I recently "read" two books of single-panel cartoons, both published by Abrams -- one was by Danny Shanahan and one by Jack Ziegler. Since it would be silly to give them each a separate post, here they are together:
Bad Sex! by Danny Shanahan: The pages aren't numbered, but I'd say that there are more than a hundred cartoons here -- let's say that this is probably 128 pages, with a single cartoon on each small, square (about 6" x 6") page. Shanahan gets a lot of mileage out of standard situations -- there are a lot of creatures (dogs, bulls, birds, and humans in various combinations) lying in bed post-coitally, a lot of bar scenes, and a number of office scenes.
Shanahan is good at New Yorker-style zinger captions, and this book has a lot of good ones that ring changes on the traditions -- like a bartender who says "If it's your wife, I'm not here" to a patron pulling out a cellphone, or one doe saying to another "What I couldn't do with a million bucks." In the best New Yorker fashion, the captions are nearly always a single line of dialogue.
How's the Squid? by Jack Ziegler: Ziegler is less conventional than Shanahan, with a looser line and stranger flights of fancy. (Such as the logo of Metro-Goldwyn-Macaroni, with the famous lion replaced with...you guessed it.) Shanahan is funny and good, but he does cartoons that you could see several other cartoonist coming up with. Ziegler, though: he has an odd, askew sensibility, and many of his cartoons couldn't have come from anyone else.
(He's perhaps the closest we have to a new George Booth -- he's not exactly like Booth, but they're both different from the usual New Yorker cartoonist along a similar axis.)
The cover cartoon shows Ziegler's style pretty well -- it's New Yorker deadpan, but stretches that deadpan well into Sam Gross or Gahan Wilson territory. The cartoons in How's the Squid also vary much more than those in Bad Sex! do -- Ziegler includes cartoons that have anything at all to do with eating, from the usual diner and restaurant cartoons to such surreal pieces as "The Empire State Building and a Side of Fries" and one of a man sitting in a gallery, looking at "The Scream" and eating popcorn with a large "Munch Munch Munch."

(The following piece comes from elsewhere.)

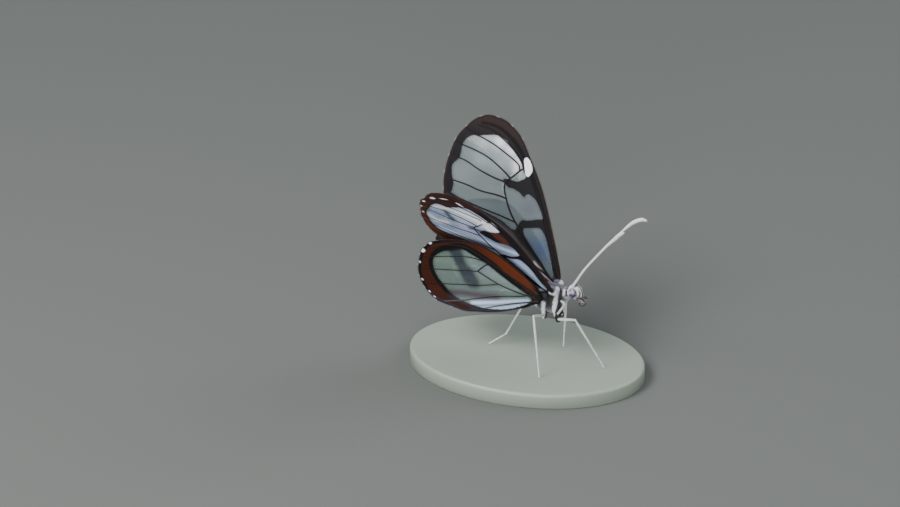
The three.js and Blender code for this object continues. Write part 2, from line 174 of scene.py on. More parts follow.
def keep_fact(mesh, key, values, kind="FLOAT_COLOR"):
    """Stores a number, a colour or a vector at each point of the mesh."""
    values = np.asarray(values, float)
    if values.ndim == 1:
        mesh.attributes.new(key, "FLOAT", "POINT").data.foreach_set("value", values)
    elif kind == "FLOAT_COLOR":
        opaque = np.column_stack([values, np.ones(len(values))])
        mesh.attributes.new(key, kind, "POINT").data.foreach_set("color", opaque.ravel())
    else:
        mesh.attributes.new(key, kind, "POINT").data.foreach_set("vector", values.ravel())


def millimetre_mesh(name, verts, faces=()):
    """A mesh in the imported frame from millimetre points."""
    mesh = bpy.data.meshes.new(name)
    mesh.from_pydata(((np.asarray(verts) + ORIGIN) * MM).tolist(), [], [list(f) for f in faces])
    return mesh


def form_object(name, verts, faces, facts=None):
    """An object from millimetre points, with its faces turned outward."""
    mesh = millimetre_mesh(name, verts, faces)
    for key, values in (facts or {}).items():
        keep_fact(mesh, key, values)
    work = bmesh.new()
    work.from_mesh(mesh)
    bmesh.ops.recalc_face_normals(work, faces=work.faces[:])
    work.to_mesh(mesh)
    work.free()
    mesh.shade_smooth()
    return put(name, mesh)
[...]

So Shanahan is funny, but -- purely on the evidence of these two collections -- Ziegler is just as funny, and across a wider spectrum, with more idiosyncratic cartoons to boot. (That might, of course, have something to do with the choice of cartoons for each book, or with the breadth of the two themes. But I call 'em as I see 'em.)
1 comment:
The "Bad Sex" cover made me laugh out loud, which surprised me (I don't do that often). That's one efficient cartoon.